Sunday, December 21, 2014

Chanel's Fashion Fairy Tale

The stalls were alive with the sound of Mozart; the Christmas market laden with Glühwein, gingerbread and glitter. Salzburg, with its grey stone buildings and dark river, looked like the picture-postcard that Karl Lagerfeld had drawn as the Chanel invitation.

Chanel Invitation
And at the Schloss Leopoldskron, the fashion fairy tale was played out as if in a painted landscape. In the foreground, Heidi figures with apron dresses and white blouses carried trays of sweetmeats. On the tables, autumnal fruits were piled high. And through the windows, light was reflected on the lake's still water. 

Schloss Leopoldskron
The effect was glorious - even before the first models in this year's Paris-Salzburg Chanel Métiers d'Art show walked through the wood-panelled library to the great marble hall, rich with paintings. 

Dramatic Interiors
No matter that the Chanel people admitted to coaxing the one-time palace back to life, taking the bare rooms, now used for seminars, and re-imagining the opulence and grandeur of the days of the Austro-Hungarian Empire. Think of Emperor Franz Joseph and his wife, Elizabeth, known as "Sissi" - a beauty who decorated her lustrous hair with a myriad of diamond and pearl stars. 

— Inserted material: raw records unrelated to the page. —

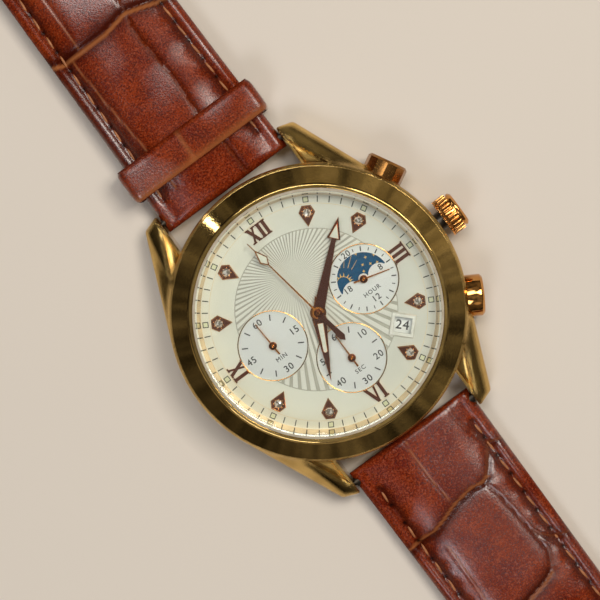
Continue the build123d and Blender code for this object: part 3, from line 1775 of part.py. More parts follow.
# Buckle frame: flat hoop with rounded far corners
with BuildPart() as buckle_frame:
    slab(
        Plane.XY.offset(buckle_bottom),
        (
            (-buckle_outer_half, buckle_start),
            (buckle_outer_half, buckle_start),
            (buckle_outer_half, buckle_end),
            (-buckle_outer_half, buckle_end),
        ),
        buckle_height,
    )
    fillet(buckle_frame.edges().filter_by(Axis.Z).group_by(Axis.Y)[-1], radius=buckle_corner)
    slab(
        Plane.XY.offset(buckle_bottom),
        (
            (-buckle_inner_width / 2, buckle_start - overrun),
            (buckle_inner_width / 2, buckle_start - overrun),
            (buckle_inner_width / 2, buckle_end - buckle_far_bar),
            (-buckle_inner_width / 2, buckle_end - buckle_far_bar),
        ),
        buckle_height,
        mode=Mode.SUBTRACT,
    )
    with BuildSketch(Plane.YZ) as frame_bores:
        with Locations((buckle_strap_end, buckle_bar_z)):
            Circle(buckle_bar_radius)
    extrude(frame_bores.sketch, amount=buckle_outer_half, both=True, mode=Mode.SUBTRACT)
finish(buckle_frame, "buckle_frame")

# Buckle bar: pin across the frame
with BuildPart() as buckle_bar:
    with BuildSketch(Plane.YZ) as bar_section:
        with Locations((buckle_strap_end, buckle_bar_z)):
            Circle(buckle_bar_radius)
    extrude(bar_section.sketch, amount=buckle_outer_half, both=True)
finish(buckle_bar, "buckle_bar")

# Buckle tang: tongue that turns on the bar and rests on the frame
with BuildPart() as buckle_tang:
    tang_bottom = buckle_top + tang_lift
    slab(
        Plane.YZ,
        (
            (buckle_strap_end, buckle_bar_z),
            (buckle_strap_end + tang_hub_radius, buckle_bar_z),
            (buckle_strap_end + 2 * tang_hub_radius, tang_bottom),
            (buckle_end + tang_overhang, tang_bottom),
            (buckle_end + tang_overhang, tang_bottom + tang_height / 2),
            (buckle_strap_end + 2 * tang_hub_radius, tang_bottom + tang_height),
            (buckle_strap_end, tang_bottom + tang_height / 2),
            (buckle_strap_end - tang_hub_radius, buckle_bar_z),
        ),
        tang_width / 2,
    )
    mirror(about=Plane.YZ)
    with BuildSketch(Plane.YZ) as tang_hub:
        with Locations((buckle_strap_end, buckle_bar_z)):
            Circle(tang_hub_radius)
    extrude(tang_hub.sketch, amount=tang_width / 2, both=True)
    with BuildSketch(Plane.YZ) as tang_bore:
        with Locations((buckle_strap_end, buckle_bar_z)):
            Circle(buckle_bar_radius + running_fit)
    extrude(tang_bore.sketch, amount=tang_width, both=True, mode=Mode.SUBTRACT)
finish(buckle_tang, "buckle_tang")
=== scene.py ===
"""Looks, studio and camera for the dress chronograph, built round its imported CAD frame.

Every size in a class is in millimetres, in the frame's own axes:
+Z out of the crystal, +Y to 12 o'clock, +X to the crown.
"""

import logging
import math
from collections.abc import Callable, Iterable, Iterator, Sequence
from contextlib import contextmanager
from dataclasses import dataclass
from enum import Enum

import bpy
import numpy as np
from mathutils import Matrix, Vector


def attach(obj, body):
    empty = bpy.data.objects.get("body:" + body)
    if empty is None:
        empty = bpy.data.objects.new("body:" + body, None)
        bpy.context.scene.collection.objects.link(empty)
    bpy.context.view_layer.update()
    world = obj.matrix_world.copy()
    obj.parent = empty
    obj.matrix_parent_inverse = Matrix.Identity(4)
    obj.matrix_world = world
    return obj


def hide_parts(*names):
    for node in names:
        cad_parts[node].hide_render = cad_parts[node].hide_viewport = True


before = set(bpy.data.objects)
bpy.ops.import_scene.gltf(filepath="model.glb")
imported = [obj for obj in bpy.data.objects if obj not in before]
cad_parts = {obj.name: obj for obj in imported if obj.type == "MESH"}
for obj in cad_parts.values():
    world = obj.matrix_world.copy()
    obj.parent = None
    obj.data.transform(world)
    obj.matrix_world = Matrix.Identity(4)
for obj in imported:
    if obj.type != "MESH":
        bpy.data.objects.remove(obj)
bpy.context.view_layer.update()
log = logging.getLogger("watch")

Pair = tuple[float, float]
Triple = tuple[float, float, float]
Quad = tuple[float, float, float, float]
Piece = bpy.types.Object
Tree = bpy.types.NodeTree
Socket = bpy.types.NodeSocket
Outputs = bpy.types.bpy_prop_collection
Tone = Socket | Quad | str

MM = 0.001
# Corners nearer to each other than this, in metres, are one
WELD = 1e-7
# Upward share of a normal above which a face looks up
TOP_FACE = 0.9
# How far a cutter runs past what it cuts
OVERRUN = 1.0
# Eased edge of the lettering and steps of its curves, before it is brought to size
LETTER_BEVEL = 0.014
LETTER_CURVE = 3

# Ranges that shader values are mapped from and onto; noise seldom leaves the last two
UNIT: Pair = (0.0, 1.0)
FALLING: Pair = (1.0, 0.0)
WIDE: Pair = (0.3, 0.7)
MIDDLING: Pair = (0.35, 0.65)
# Stretches of a pattern, and the origin
EVEN: Triple = (1.0, 1.0, 1.0)
FLAT: Triple = (1.0, 1.0, 0.0)
NOWHERE: Triple = (0.0, 0.0, 0.0)

# Places that the dial's relief, its prints, its finishes and the discs under it share
COUNTER: Pair = (-7.6, 0.0)
SECONDS: Pair = (0.0, -7.6)
DAY: Pair = (7.6, 0.0)
SUB_CENTRES = (COUNTER, SECONDS, DAY)
RAY_MIDDLE: Pair = (0.0, 0.45)
RAY_RADIUS = 11.05
WINDOW_DEGREES = 135.0
DATE_RADIUS = 11.5


# Plain geometry


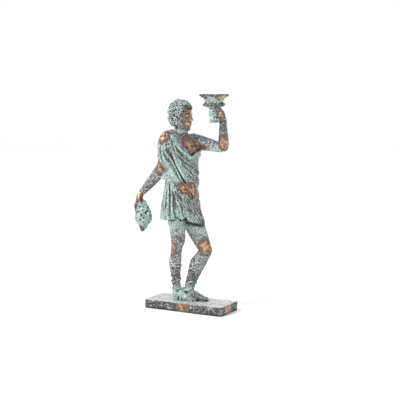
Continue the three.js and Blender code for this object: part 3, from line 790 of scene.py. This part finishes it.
def grapes():
    x, y = BUNCH["at"]
    tip, top = BUNCH["tip"], BUNCH["top"]
    part = Sculpt((x - 14, y - 14, 90), (x + 14, y + 14, 138))
    rng = np.random.default_rng(5)

    def section(z):
        return float(between(BUNCH_WIDTH, z)[0]), (x + float(between(BUNCH_LEAN, z)[0]), y)

    rows = 12
    for i in range(rows):
        z = tip + (top - tip) * (i + 0.3) / rows
        wide, middle = section(z)
        part.join(ball((*middle, z), (wide * 0.94, wide * 0.94, 3.6)), 1.5)
        around = max(int(2 * np.pi * wide / 3.9), 3)
        for k in range(around):
            turn = 2 * np.pi * (k + 0.5 * (i % 2)) / around + rng.normal(0, 0.08)
            out = wide * rng.uniform(0.95, 1.08)
            at = at_turn(middle, out, turn, z + rng.normal(0, 0.4))
            part.join(ball(at, rng.uniform(1.7, 2.25)), 1.5)
    holes = 40
    for i in range(holes):
        z = tip + 3 + (top - tip - 8) * (i + 0.5) / holes
        turn = i * GOLDEN_TURN + rng.normal(0, 0.25)
        wide, middle = section(z)
        start, end = (at_turn(middle, wide + past, turn, z) for past in (-0.9, 3))
        part.cut(rod(start, end, rng.uniform(0.7, 1.1)), 0.25)
    # The stalk
    join_rods(part, [(-55, -26.6, 134), (x - 1, y, 129), (x, y, 122)], 2.2, 1.2)
    return part


# Legs, boots and feet

def ring_band(part, centre, across, deep, radius, lean):
    """A lace or a rim round a leg: a thin oval ring, tilted by lean towards x and y."""
    sides = 28
    points = []
    for turn in 2 * np.pi * np.arange(sides + 1) / sides:
        dx, dy = deep * np.cos(turn), across * np.sin(turn)
        points.append((centre[0] + dx, centre[1] + dy, centre[2] + lean[0] * dx + lean[1] * dy))
    join_rods(part, points, radius, 0.4)


def legs():
    right = limb([
        [-14.6, -12.6, 125, 9.8, 11], [-13.2, -12.2, 110, 9.9, 10.4], [-12.3, -10.6, 95, 9, 9.4],
        [-12.5, -9.2, 84, 8, 8.6], [-14.2, -8.9, 76, 6.6, 7.2], [-15.4, -8.4, 69.5, 6.3, 7],
        [-17, -7, 60, 6.6, 7.2], [-18.2, -6, 51.2, 6.4, 7], [-18.8, -4, 38.4, 5, 5.5],
        [-18.4, -2.6, 26, 4.4, 5], [-18, -2, 15, 4.4, 5.6]
    ])
    right.join(ball((-12.6, -9.4, 72), (3.4, 4, 4.6)), 2)
    right.join(ball((-20.4, -6.8, 58.5), (4.4, 5, 9)), 3)
    left = limb([
        [-9.6, 8.6, 123, 10.6, 12], [-2.6, 8.2, 107, 11, 12.3], [4.6, 7.6, 94, 10.6, 11.4],
        [11, 6.6, 83, 9.4, 9.6], [15, 5.8, 76.4, 8, 8.5], [17.2, 5.5, 71.5, 7.4, 7.9],
        [13.6, 5.2, 65.5, 7.6, 8.5], [8.8, 5.2, 58, 7.8, 9.4], [3.9, 5.7, 49.6, 7.3, 8.7],
        [-1.6, 6.3, 37, 5.9, 7], [-5.2, 6.7, 25, 5, 6], [-6.6, 7, 15, 4.6, 5.8]
    ])
    left.join(ball((19.6, 5, 73.8), (4.4, 5, 5.4), (0, -30, 0)), 2.5)
    left.join(ball((2.6, 5.8, 55), (6, 5.6, 8), (0, 30, 0)), 3)
    right.join(rod((-8, -1, 108), (-6, -1, 100), 4, 3), 3)
    # Boot rims, then laces that cross from one side to the other
    ring_band(right, (-18.1, -6, 52.6), 6.24, 6.84, 1.3, (0.05, 0))
    ring_band(left, (4.4, 5.7, 51.2), 7.24, 8.24, 1.2, (0.45, 0))
    for i in range(6):
        z = 20 + 5 * i
        t = i / 5.6
        tilt = 0.5 if i % 2 else -0.45
        ring_band(right, (-18.3 - 0.3 * t, -2.4 - 2.6 * t, z), 4.3 + t, 4.8 + 0.8 * t, 0.85, (0.1, tilt))
        ring_band(left, (-6.2 + 8.4 * t, 6.8 - t, z), 4.9 + 1.5 * t, 5.7 + 1.6 * t, 0.85, (0.3, tilt))
    return right, left


# Heels of the right and left foot, and the side on which each has its big toe
HEELS = (((-22.6, -1.9), 1), ((-11.4, 9.2), -1))
FOOT_YAW = -11
SOLE_BOTTOM = 11.3
SOLE_THICKNESS = 1.9
SOLE_LENGTH = 34.5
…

Tables Loaded With Rich Delights
Karl had left no precious stone unturned, from the music books of librettist Hugo von Hofmannsthal's words for Richard Strauss's Der Rosenkavalier to the witty and wondrous decorations on the clothes (and tables).

Here was Cara Delevingne in a tiered white lace dress, poised between elegance and innocence - not to mention her appearance as Sissi - Pharrell Williams at her side, in Karl's teaser video filmed for this event called Reincarnation.

The Filming Of Reincarnation
And yet. There was something frustrating about this fantastic collection of handwork. For the audience - and even more so for on-line viewers - it looked like just another collection of good-looking clothes from Karl the Magnificent. Instead of being - as is intended - a showcase for the Métiers d'Art.

That is a reference to the craftsmen and women at the Paris workplace where Chanel has invested so much in people skills.


The Art Of Fashion
I was frustrated that there was so little information about how miniature edelweiss were made to sprout from tiny flat shoes or were embroidered on snow-white hose. I had no idea who was the creator of the foams of white lace at chests and wrists; or the haute knits with hand-woven flowers.

As I scoured the Chanel website for details, I discovered that a top patterned with butterflies had required 545 hours of work to create the feather embroideries and place 25,000 sequins. Another apparently simple embroidery mixed feathers, wooden flowers and beads. 

Attention To Detail
I found on-line a mini video from Chanel showing magical hands at work. But I still wanted more. As we saw them on the runway, the embroidery could have been run up in a factory, not made with human skills.
Heavily Embriodered Details
In due respect to Karl, even with precious little information, the show was aesthetically impressive - sharp when it came to the tailoring and sweet for the folklore-decorated dresses.

How much of himself did Karl put into this collection - especially in this case of a Germanic cultural background that is also his own? 

Karl & Cara
When a reporter asked him about the classic leather lederhosen transformed into cute, sexy shorts worn with thigh-high flower-embroidered socks he said:

"As a child, I was dressed like this - of course, this was not really what was worn in Hamburg, but I always liked to be different!"

I wish we could have seen a picture of little Karl dressed up like an Austrian princeling. But I did feel that he was deeply engaged in the romantic side of his native land and its neighbouring Salzburg.

Did Coco really get the inspiration for her famous Chanel jacket, as Karl claims, from a liftboy's uniform she saw when travelling near Salzburg? One of the Chanel people mentioned the recent Wes Anderson film The Grand Budapest Hotel, and I saw something of that movie in the Chanel tailored jackets.

The Chanel Finale
The collection was labelled across the blogosphere as "pre-fall", to fit in with other brand offerings. But I talked to Bruno Pavlovsky, president of fashion at Chanel, who said, as Karl did too, that the Metiers d'Art collections are much closer to couture. (I understood this to mean in cost as well as workmanship.)

"This is a real return to the work of hands - and it is the young who are really interested in going back to those skills,'' said Pavlovsky.

Karl, Suzie And Hamish
Hubert Barrère of Lesage said  that this Salzburg collection was a "gift" because his Paris team of embroiderers had time to research the work of Mozart, von Hofmannsthal, the theatre, the summer festivals and Romy Schneider in the Sissi film from 1955.

I hope someone at Chanel is keeping a record of these 10 years of Metiers d'Art shows, which really are unique both in their craftsmanship and as an expression of Karl Lagerfeld's imagination.